Complex installation of Nacka Bridge, Sweden
ALE has successfully installed Nacka Bridge, weighing 1,650t, in Sweden.
Nacka Bridge, a curved arch bridge measuring 140m long, was installed in several phases using SPMTs and barges to transport the bridge and jacking equipment for the final installation procedure.
ALE faced the initial challenge of transporting the bridge, which was built on a narrow construction site located on the slope of a hill. In order to transport the bridge, turntables were used on top of the SPMTs to manoeuvre the bridge through the limited space available.
ALE positioned 32 axle lines of SPMT at the back of the bridge and 48 axle lines of SPMT were positioned in the centre to move the bridge 100m. The SPMTs at the front were used to drive the first part of the concrete bridge, leaving a small clearance between the arch ends and the concrete bridge. The front arch was far enough for the first barge to be positioned under the arch.
The first barge was positioned underneath the bridge arch, where it supported 960t of bridge weight, using winches which were connected to anchor points at both sides of the riverbank. By ballasting and extending the jacks on top of the barge, the weight of the bridge was transferred from the front SPMTs to the barge. On the barge, two jacks were used to support the load and stabilise the barge in the transversal direction.

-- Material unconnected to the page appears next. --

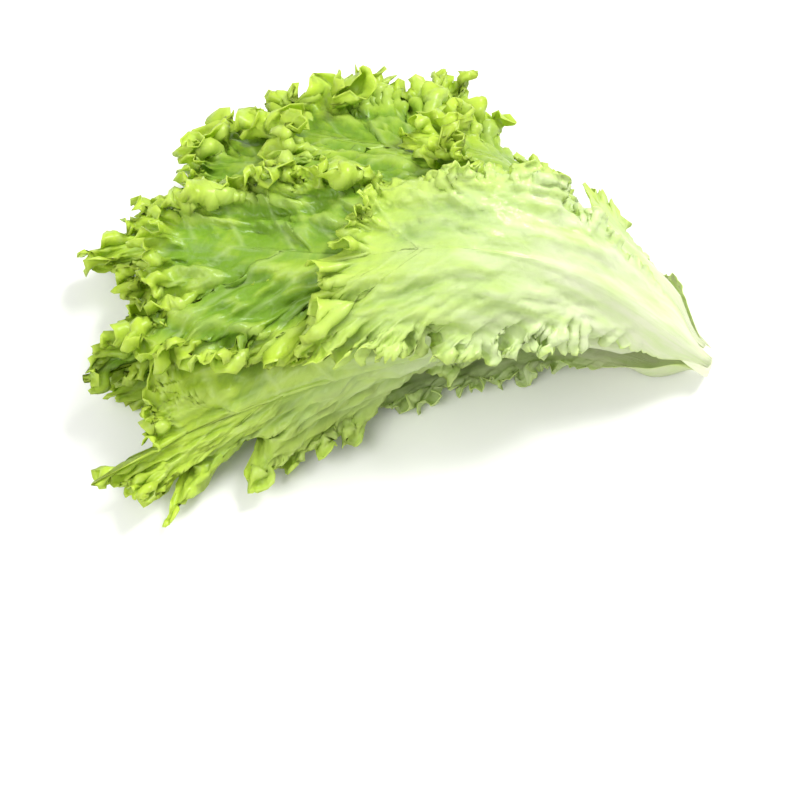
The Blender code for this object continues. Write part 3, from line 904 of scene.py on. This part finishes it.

The SPMTs were then removed from underneath the bridge, using the driving capacity of the SPMTs at the rear and the winches to keep the barge in sideways alignment. As the barge moved to the other side of the river, this allowed sufficient space for a second barge to be positioned under the bridge.

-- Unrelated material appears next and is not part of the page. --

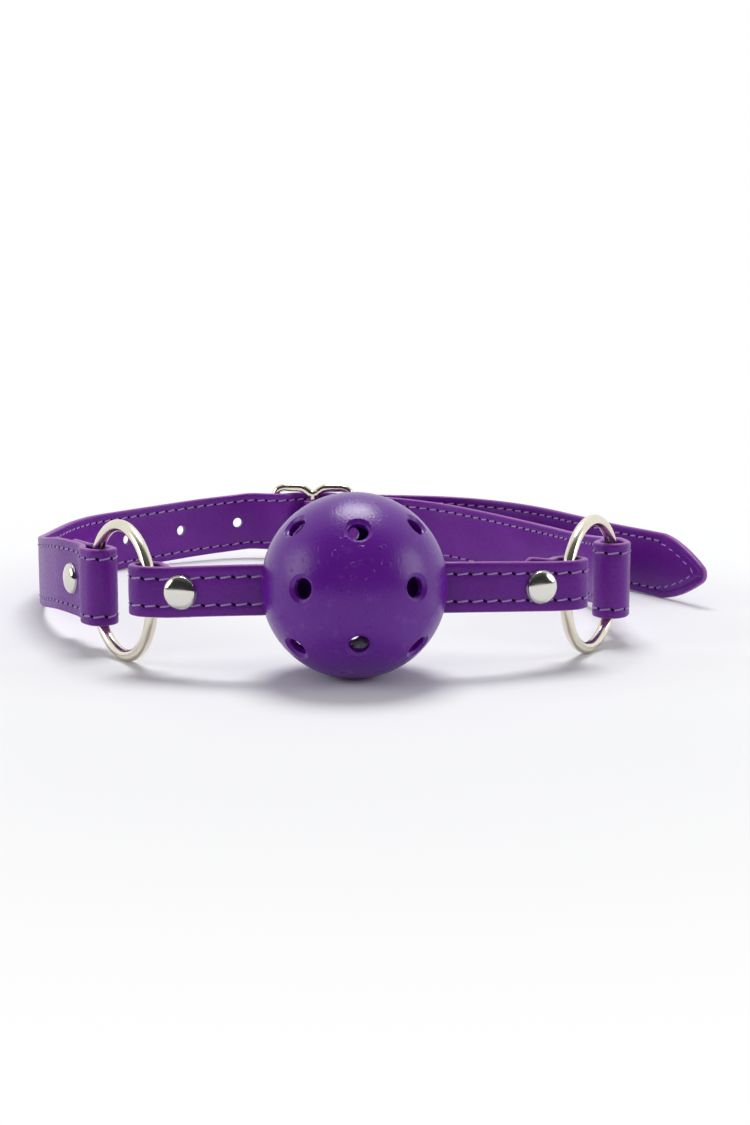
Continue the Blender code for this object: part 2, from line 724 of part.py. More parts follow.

The second barge was positioned under the bridge using winches on the same supporting point as the front SPMT during transportation. By ballasting the barge, the load of the first barge and part of the load from the SPMTs at the back were transferred until the 1,300t bridge weight was on the barge. Strands were installed from the bridge to strand jacks connected to the barge, to stabilise the barge in a transversal barge direction.
The first barge was then removed using the winches and a tugboat as the bridge continued to move using the driving capacity of the SPMTs positioned at the rear of the bridge, until it was in its final position.
The bridge, measuring 25m high, needed to be jacked down 3.5m in order to set down the bridge on the abutment. The bridge, which was constructed on two A-frames with two beams that were supported by eight climbing jack towers, was jacked down to its final elevation using strand jacks to keep it horizontal in a transversal direction.
Once the load was set down on the first abutment, the bridge was then set down on a temporary support of the client’s in order to remove the SPMTs.
For the bridge to be jacked down, jacking towers with 500t climbing jacks were built under the SPMT support points and once the client supports were removed the bridge could then be jacked down to its final elevation.